Di quella presenza angelica che è stato Massimo Troisi in quest’ultimo periodo legato all’anniversario dei 25 anni dalla sua scomparsa abbiamo visto spesso brani del cabaret in tv, talvolta sono state riproposte interviste e film sempre accolti con affettuoso divertimento e nostalgia, tra i più amati compagni di strada degli ultimi decenni. È appena uscito il libro «Caro Massimo» di Matilde Hochkofler (La nave di Teseo) che sarà presentato sabato 22 giugno a Viterbo nel corso del festival «Caffeina». Il libro ha la particolarità di non spezzettare la sua creatività in brevi flash, ma di ricomporre per intero un percorso artistico e di vita vissuta, accompagnandoci dalle prime attività teatrali ai grandi successi internazionali da lui accolti quasi con incredulità.

Il «caro Massimo» del titolo indica oltre l’affetto del pubblico anche il trasporto con cui è stato scritto il libro, a partire da una lunga serie di incontri con l’attore, con alcuni dei suoi collaboratori e poi da tanto materiale da riproporre con attenzione. Specializzata in biografie dei «grandi», come quelle su Anna Magnani e Marcello Mastroianni, e curatrice di grandi mostre da Totò a Zavattini, anche in questo caso la sua attenzione di studiosa è attenta a non tralasciare particolari, a evitare la citazione frettolosa e la lettura scorre veloce, ansiosa di ripercorrere una vita che ci sembra di conoscere già, come a voler riascoltare le battute che non ci stanchiamo di sentir ripetere in quella lingua inventata da Troisi, un po’ surreale carica di elementi sovversivi rispetto ai luoghi comuni del quieto vivere.
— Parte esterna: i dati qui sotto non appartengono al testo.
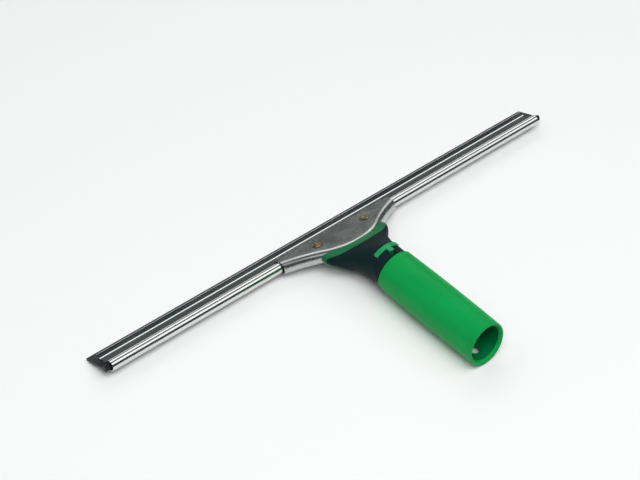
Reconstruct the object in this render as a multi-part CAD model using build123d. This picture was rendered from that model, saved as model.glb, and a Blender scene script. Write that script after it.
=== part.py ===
from build123d import *
import os
from math import asin, atan2, copysign, cos, pi, radians, sin, tan

# Window cleaning squeegee: a steel blade channel held in a riveted steel jaw on a moulded handle
# with a spring-loaded lock. Millimetres.
#
# Row frame: the origin is where the slanted mouth of the pole socket crosses the handle's axis. +Y runs
# along that axis towards the blade, +X along the channel, +Z up, to the side with the release tab.
#
# Head frame: the same X. y is "forward", from the channel's tube towards the blade's edge, and z is
# "height" off the blade's plane. The blade's plane drops by HEAD_TILT from the handle's axis.

os.makedirs("parts", exist_ok=True)

# ---------------------------------------------------------------- driving dimensions
HEAD_TILT = 21.0              # degrees between the blade's plane and the handle's axis
TUBE_AXIS_Y = 162.5           # channel tube's axis from the socket's mouth
TUBE_AXIS_Z = -11.7           # channel tube's axis below the handle's axis

CHANNEL_LENGTH = 450.0
CHANNEL_SHIFT = 4.8           # how far the channel sits off the handle's middle, along +X
SHEET = 0.6                   # channel's steel
TUBE_R = 4.2                  # outside radius of the channel's tube
LIP_GAP = 2.0                 # clear gap between the two lips
LIP_ROOT_R = 1.2              # sheet centre-line radius where tube turns into lip
LIP_BEND_FORWARD = 11.8       # where each lip starts to flare
LIP_BEND_R = 3.0
LIP_FLARE = 33.0              # degrees
LIP_FLARE_LENGTH = 3.6

RUBBER_LENGTH = 460.0
RUBBER_THICK = 1.9
RUBBER_EDGE_FORWARD = 23.2    # working edge, from the tube's axis
RUBBER_BEAD_BACK = -1.3       # back of the bead inside the tube
RUBBER_BEAD_FRONT = 1.9
RUBBER_BEAD_HALF = 2.3
RUBBER_BEAD_ROUND = 0.8

JAW_HALF = 58.7               # half the jaw's width
JAW_HIGH = 5.4                # half the jaw's height, outside
JAW_SHEET = 1.0
JAW_BEND_R = 4.9              # rounded back fold
JAW_FRONT = 9.5               # front edge of the strips that nip the lips
JAW_NIP_BACK = 6.3            # back of those strips
JAW_SLOPE_BACK = 2.4          # where the plates start to slope down to the strips
JAW_CORNER_R = 4.0
JAW_BACK = -31.0              # rearmost point of the back edge, on the middle line
JAW_BACK_R = 50.0             # radius of the back edge's middle arc
JAW_SHOULDER_X = 29.0         # where that arc ends
JAW_END_BACK = -6.5           # back edge at the jaw's ends
SEAM = 0.1                    # gap between the two half shells
WINDOW_HALF_X = 28.4          # opening in the back fold for the handle's tongue
WINDOW_HALF_HIGH = 2.85

RIVET_X = 25.0
RIVET_FORWARD = -6.6
RIVET_SHANK_R = 1.7
RIVET_HEAD_R = 3.9
RIVET_RECESS_R = 4.5
RIVET_RECESS_DEEP = 0.5
RIVET_HEAD_HIGH = 1.0
RIVET_DIMPLE_R = 1.5

FIT = 0.05                    # clearance between parts that seat on each other
SLIDE = 0.15                  # clearance round sliding parts

GRIP_FRONT = 98.5
MOUTH_SLANT = 8.6             # degrees; the mouth is cut back at the top
MOUTH_ROUND = 0.8
FUNNEL_R = 16.4               # the sleeve's flared opening, at the slanted mouth
CORE_INSET = 2.4              # the core's end, inside the sleeve's mouth
GRIP_FRONT_R = 17.6
GRIP_BELLY_R = 18.1
GRIP_END_R = 17.4
CORE_R = 15.5                 # core under the grip sleeve
SOCKET_R = 14.2               # pole socket's straight bore
SOCKET_STRAIGHT = 60.0
SOCKET_DEEP = 86.0            # end of the socket's taper
SOCKET_TIP_R = 11.0
PLUG_THICK = 3.5
LOCK_HOLE_Y = 11.0            # hole for a pole's snap button and for hanging up
LOCK_HOLE_R = 4.0

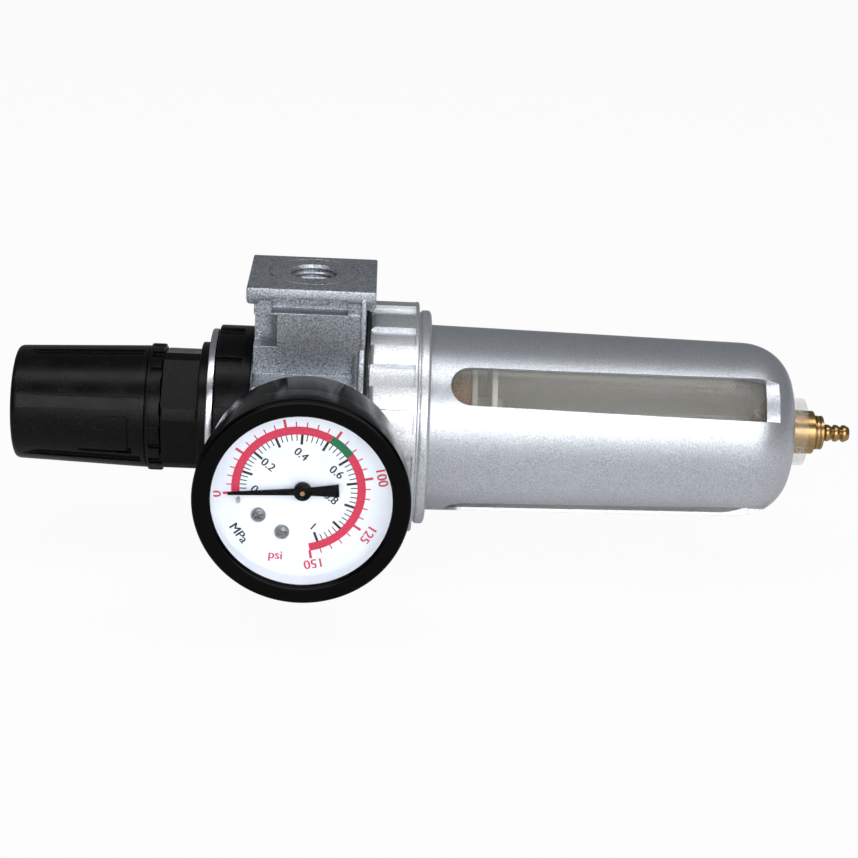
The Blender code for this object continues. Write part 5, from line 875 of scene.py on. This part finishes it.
def bowl_nut():
    start, end = along("bowl_ring_nut")
    outer = reach("bowl_ring_nut")
    rim = outer - NUT_RIM_STEP
    rim_x = end - NUT_RIM_WIDTH
    lands_x = rim_x - NUT_LINE
    bore = SPIGOT_R + GAP
    lip_x = end - 3.4 * MM
    profile = [
        (start, bore),
        (start, outer - NUT_CHAMFER),
        (start + NUT_CHAMFER, outer),
        (lands_x, outer),
        *stairs(lands_x, (rim - 0.5 * MM, rim_x), (rim, end - 0.5 * MM)),
        (end, rim - 1.0 * MM),
        *stairs(end, (GUARD_R + GAP, lip_x)),
        (lip_x, bore),
    ]
    made = thing("bowl_nut", lathe(soften(profile, 0.5 * MM)))
    width = 180.0 / NUT_LANDS
    radii, stations = (outer - NUT_RECESS, outer + 2 * MM), (start - MM, lands_x - 0.9 * MM)
    notch_round(made, NUT_LANDS, from_front(NUT_PHASE) - width, radii, stations, width)
    dress(made, NUT, "silver_casting", "bowl_ring_nut", place=MAIN)

    start, end = along("dust_seal")
    profile = stairs(start, (reach("dust_seal"), end), (bore, start))
    turned("seal_ring", profile, 0.4 * MM, MAIN, RUBBER, "black_rubber", "dust_seal")


def guard():
    start, end = along("bowl_guard")
    nut_end = along("bowl_ring_nut")[1]
    dome_x = end - GUARD_DOME
    inner_x = dome_x - GUARD_DOME_WALL
    outer = dome(dome_x, end, guard_radius(dome_x), GUARD_FACE_R)
    inner = dome(inner_x, end - 1.8 * MM, guard_radius(inner_x) - GUARD_WALL, BOSS_R + GAP)
    profile = [
        (start, GUARD_R - GUARD_WALL),
        *stairs(start, (reach("bowl_guard"), start + 1.3 * MM), (GUARD_R, nut_end)),
        *outer,
        (end, BOSS_R + 0.4 * MM),
        *inner[-2::-1],
        (nut_end, GUARD_R - GUARD_WALL),
    ]
    made = thing("guard_shell", lathe(soften(profile, 0.3 * MM), FINE_STEPS))
    windows = []
    ledges = []
    window_x = nut_end + WINDOW_STANDOFF
    for middle in (WINDOW_AXIS, WINDOW_AXIS + 180):
        for side in (1, -1):
            centre = from_front(middle + side * WINDOW_SPREAD)
            windows.append(window(window_x, end - WINDOW_END, centre))
            radii = (guard_radius(dome_x) - LEDGE_DEPTH, GUARD_R + MM)
            ledges.append(arc_block(radii, (end - WINDOW_END - MM, end - LEDGE_END), centre, LEDGE_DEG, 12))
    combine(made, gather(windows))
    combine(made, gather(ledges))
    dress(made, SHELL, "silver_guard", "bowl_guard", place=MAIN)


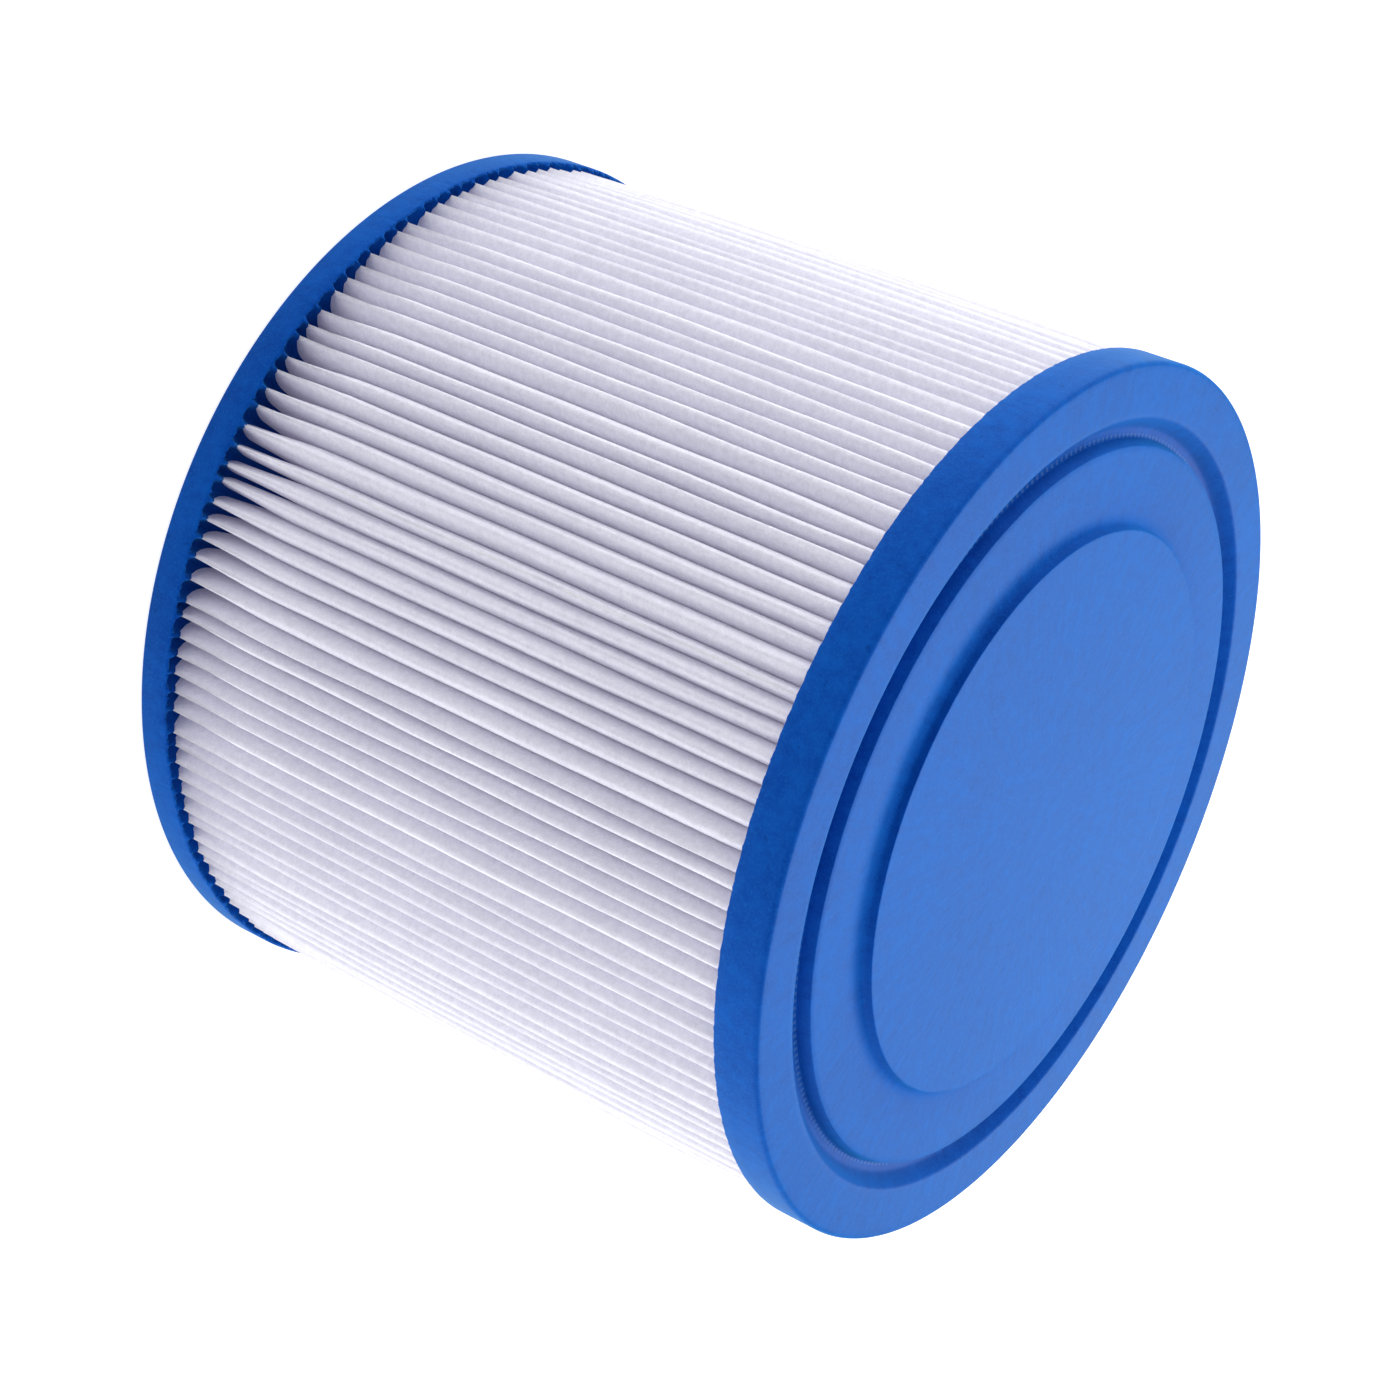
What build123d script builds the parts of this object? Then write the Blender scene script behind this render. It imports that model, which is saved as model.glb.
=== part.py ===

Così rimettiamo insieme anche gli elementi poco conosciuti, come gli esordi «militanti» nel primo locale, un ex garage, con Troisi come leader del gruppo: «Ho cominciato nemmeno tanto per fare teatro, ma per aprire un centro a San Giorgio a Cremano. La spinta era dovuta a un impegno politico, a un desiderio di partecipazione nel sociale in questo paese che io e i miei amici vedevamo vivere nell’ombra di Napoli… Credevamo che anche un piccolo punto, anche un piccolo centro potesse servire a qualcuno. Quindi abbiamo cominciato a invitare gruppi musicali, gruppi teatrali, a organizzare delle manifestazioni per i ragazzi de paese, a ospitare riunioni politiche». Si vede in quei ricordi come cresceva la passione per il teatro, dai canovacci di tre pagine diventati insieme a Lello Arena spettacoli da un’ora e mezzo.